◆ **Given instruction**:
Emit the entire listing verbatim.

◆ **Recorded information**:
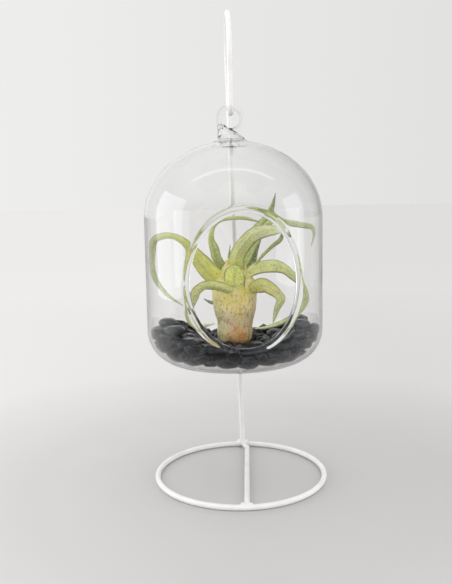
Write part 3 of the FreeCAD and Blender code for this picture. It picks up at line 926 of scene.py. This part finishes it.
# Leaves: colours at base, middle and tip, and the route between them: way to the right and to the back in
# hundredths of the glass's inside radius, height in thousandths of the plant's, and half width in thousandths
# of that radius
leaves = {
    "left_long": (((255, 255, 98), (215, 221, 104), (184, 198, 134)), [
        (-14, -4, 433, 117), (-28, -8, 485, 123), (-37, -12, 549, 110), (-45, -16, 616, 76),
        (-53, -20, 678, 54), (-62, -22, 719, 43), (-71, -22, 738, 36), (-80, -22, 738, 41),
        (-89, -18, 718, 44), (-93, -14, 683, 45), (-94, -10, 626, 38), (-95, -10, 568, 33),
        (-93, -16, 503, 35), (-88, -22, 445, 28), (-79, -30, 387, 21), (-71, -38, 354, 15),
        (-57, -48, 312, 5),
    ]),
    "right_broad": (((242, 247, 112), (186, 188, 98), (240, 247, 195)), [
        (2, -8, 482, 96), (2, -14, 531, 98), (3, -22, 599, 89), (8, -29, 656, 88), (17, -36, 720, 85),
        (26, -42, 756, 80), (38, -48, 772, 65), (47, -52, 771, 45), (52, -56, 761, 11),
    ]),
    "right_long": (((253, 253, 158), (193, 204, 112), (206, 220, 149)), [
        (14, -8, 475, 55), (25, -12, 517, 73), (37, -16, 533, 75), (49, -18, 534, 75), (59, -20, 512, 57),
        (67, -20, 473, 51), (75, -20, 431, 42), (80, -20, 379, 45), (82, -20, 320, 49), (79, -22, 279, 49),
        (71, -28, 233, 42), (61, -36, 202, 33), (47, -44, 178, 27), (33, -50, 165, 18), (22, -54, 166, 6),
    ]),
    "left_low": (((230, 230, 112), (187, 191, 108), (228, 232, 184)), [
        (4, -18, 377, 49), (-4, -26, 383, 54), (-15, -32, 410, 60), (-25, -38, 427, 62),
        (-34, -44, 429, 56), (-42, -48, 401, 56), (-45, -50, 363, 53), (-48, -50, 318, 41),
        (-52, -50, 272, 35), (-51, -50, 232, 33), (-48, -50, 199, 29), (-42, -50, 184, 25),
        (-33, -48, 184, 18), (-23, -44, 192, 6),
    ]),
    "right_low": (((214, 208, 44), (196, 190, 98), (191, 206, 138)), [
        (18, -18, 384, 53), (26, -24, 409, 82), (34, -32, 420, 79), (42, -38, 399, 67), (49, -42, 366, 55),
        (52, -44, 333, 53), (48, -42, 280, 38), (45, -40, 222, 21), (43, -38, 183, 4),
    ]),
    "top_spike": (((189, 198, 108), (166, 178, 93), (149, 160, 108)), [
        (7, 8, 512, 62), (15, 16, 628, 69), (27, 22, 746, 69), (42, 24, 830, 64), (44, 24, 869, 40),
        (48, 22, 927, 24), (51, 18, 1000, 4),
    ]),
    "left_inner": (((127, 138, 44), (210, 220, 127), (176, 189, 98)), [
        (-7, -2, 478, 31), (-10, -3, 505, 43), (-20, -6, 579, 59), (-23, -9, 647, 57), (-26, -12, 705, 40),
        (-25, -16, 763, 28), (-21, -18, 808, 25), (-13, -18, 836, 23), (0, -16, 845, 22),
        (12, -12, 844, 22), (21, -8, 831, 17), (31, -2, 815, 4),
    ]),
    "right_top": (((176, 191, 87), (191, 202, 120), (204, 208, 160)), [
        (11, 4, 527, 50), (22, 10, 644, 50), (34, 16, 747, 44), (44, 18, 807, 38), (52, 18, 825, 34),
        (61, 18, 807, 38), (74, 16, 795, 40), (87, 14, 782, 35), (93, 10, 774, 31), (96, 6, 747, 26),
        (95, 2, 708, 15), (91, -2, 650, 4),
    ]),
    "right_thin": (((228, 235, 127), (158, 168, 81), (132, 140, 85)), [
        (18, -6, 467, 12), (24, -10, 534, 15), (31, -16, 589, 18), (37, -22, 629, 20), (44, -30, 670, 23),
        (51, -38, 705, 26), (53, -44, 734, 20), (53, -46, 751, 7),
    ]),
    "back_short": (((108, 125, 46), (81, 100, 42), (120, 134, 79)), [
        (14, 6, 500, 25), (21, 10, 554, 51), (25, 14, 613, 41), (29, 18, 656, 25), (33, 20, 686, 4),
    ]),
    "back_spike": (((142, 154, 64), (108, 120, 64), (103, 112, 77)), [
        (-7, 4, 487, 25), (-6, 8, 567, 17), (-5, 12, 614, 11), (-4, 14, 662, 4),
    ]),
    "front_short": (((236, 230, 112), (216, 220, 66), (206, 210, 84)), [
        (2, -22, 374, 98), (0, -25, 434, 122), (0, -26, 486, 124), (2, -25, 520, 92), (4, -24, 540, 20),
    ]),
    "back_curl": (((184, 184, 134), (158, 160, 134), (118, 123, 112)), [
        (-15, 16, 345, 32), (-21, 20, 291, 31), (-26, 24, 266, 27), (-31, 26, 272, 18), (-37, 27, 291, 4),
    ]),
}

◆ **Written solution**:
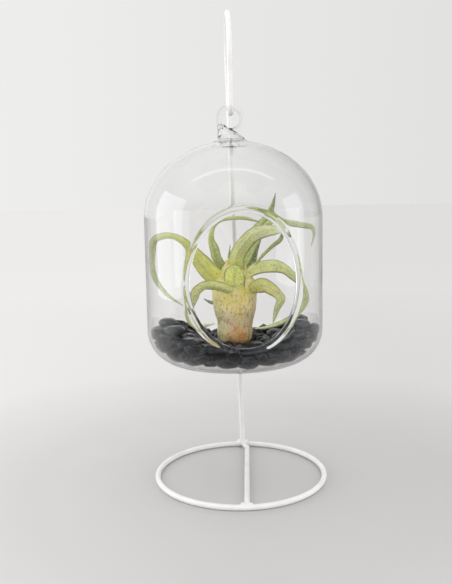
Write part 3 of the FreeCAD and Blender code for this picture. It picks up at line 926 of scene.py. This part finishes it.
# Leaves: colours at base, middle and tip, and the route between them: way to the right and to the back in
# hundredths of the glass's inside radius, height in thousandths of the plant's, and half width in thousandths
# of that radius
leaves = {
    "left_long": (((255, 255, 98), (215, 221, 104), (184, 198, 134)), [
        (-14, -4, 433, 117), (-28, -8, 485, 123), (-37, -12, 549, 110), (-45, -16, 616, 76),
        (-53, -20, 678, 54), (-62, -22, 719, 43), (-71, -22, 738, 36), (-80, -22, 738, 41),
        (-89, -18, 718, 44), (-93, -14, 683, 45), (-94, -10, 626, 38), (-95, -10, 568, 33),
        (-93, -16, 503, 35), (-88, -22, 445, 28), (-79, -30, 387, 21), (-71, -38, 354, 15),
        (-57, -48, 312, 5),
    ]),
    "right_broad": (((242, 247, 112), (186, 188, 98), (240, 247, 195)), [
        (2, -8, 482, 96), (2, -14, 531, 98), (3, -22, 599, 89), (8, -29, 656, 88), (17, -36, 720, 85),
        (26, -42, 756, 80), (38, -48, 772, 65), (47, -52, 771, 45), (52, -56, 761, 11),
    ]),
    "right_long": (((253, 253, 158), (193, 204, 112), (206, 220, 149)), [
        (14, -8, 475, 55), (25, -12, 517, 73), (37, -16, 533, 75), (49, -18, 534, 75), (59, -20, 512, 57),
        (67, -20, 473, 51), (75, -20, 431, 42), (80, -20, 379, 45), (82, -20, 320, 49), (79, -22, 279, 49),
        (71, -28, 233, 42), (61, -36, 202, 33), (47, -44, 178, 27), (33, -50, 165, 18), (22, -54, 166, 6),
    ]),
    "left_low": (((230, 230, 112), (187, 191, 108), (228, 232, 184)), [
        (4, -18, 377, 49), (-4, -26, 383, 54), (-15, -32, 410, 60), (-25, -38, 427, 62),
        (-34, -44, 429, 56), (-42, -48, 401, 56), (-45, -50, 363, 53), (-48, -50, 318, 41),
        (-52, -50, 272, 35), (-51, -50, 232, 33), (-48, -50, 199, 29), (-42, -50, 184, 25),
        (-33, -48, 184, 18), (-23, -44, 192, 6),
    ]),
    "right_low": (((214, 208, 44), (196, 190, 98), (191, 206, 138)), [
        (18, -18, 384, 53), (26, -24, 409, 82), (34, -32, 420, 79), (42, -38, 399, 67), (49, -42, 366, 55),
        (52, -44, 333, 53), (48, -42, 280, 38), (45, -40, 222, 21), (43, -38, 183, 4),
    ]),
    "top_spike": (((189, 198, 108), (166, 178, 93), (149, 160, 108)), [
        (7, 8, 512, 62), (15, 16, 628, 69), (27, 22, 746, 69), (42, 24, 830, 64), (44, 24, 869, 40),
        (48, 22, 927, 24), (51, 18, 1000, 4),
    ]),
    "left_inner": (((127, 138, 44), (210, 220, 127), (176, 189, 98)), [
        (-7, -2, 478, 31), (-10, -3, 505, 43), (-20, -6, 579, 59), (-23, -9, 647, 57), (-26, -12, 705, 40),
        (-25, -16, 763, 28), (-21, -18, 808, 25), (-13, -18, 836, 23), (0, -16, 845, 22),
        (12, -12, 844, 22), (21, -8, 831, 17), (31, -2, 815, 4),
    ]),
    "right_top": (((176, 191, 87), (191, 202, 120), (204, 208, 160)), [
        (11, 4, 527, 50), (22, 10, 644, 50), (34, 16, 747, 44), (44, 18, 807, 38), (52, 18, 825, 34),
        (61, 18, 807, 38), (74, 16, 795, 40), (87, 14, 782, 35), (93, 10, 774, 31), (96, 6, 747, 26),
        (95, 2, 708, 15), (91, -2, 650, 4),
    ]),
    "right_thin": (((228, 235, 127), (158, 168, 81), (132, 140, 85)), [
        (18, -6, 467, 12), (24, -10, 534, 15), (31, -16, 589, 18), (37, -22, 629, 20), (44, -30, 670, 23),
        (51, -38, 705, 26), (53, -44, 734, 20), (53, -46, 751, 7),
    ]),
    "back_short": (((108, 125, 46), (81, 100, 42), (120, 134, 79)), [
        (14, 6, 500, 25), (21, 10, 554, 51), (25, 14, 613, 41), (29, 18, 656, 25), (33, 20, 686, 4),
    ]),
    "back_spike": (((142, 154, 64), (108, 120, 64), (103, 112, 77)), [
        (-7, 4, 487, 25), (-6, 8, 567, 17), (-5, 12, 614, 11), (-4, 14, 662, 4),
    ]),
    "front_short": (((236, 230, 112), (216, 220, 66), (206, 210, 84)), [
        (2, -22, 374, 98), (0, -25, 434, 122), (0, -26, 486, 124), (2, -25, 520, 92), (4, -24, 540, 20),
    ]),
    "back_curl": (((184, 184, 134), (158, 160, 134), (118, 123, 112)), [
        (-15, 16, 345, 32), (-21, 20, 291, 31), (-26, 24, 266, 27), (-31, 26, 272, 18), (-37, 27, 291, 4),
    ]),
}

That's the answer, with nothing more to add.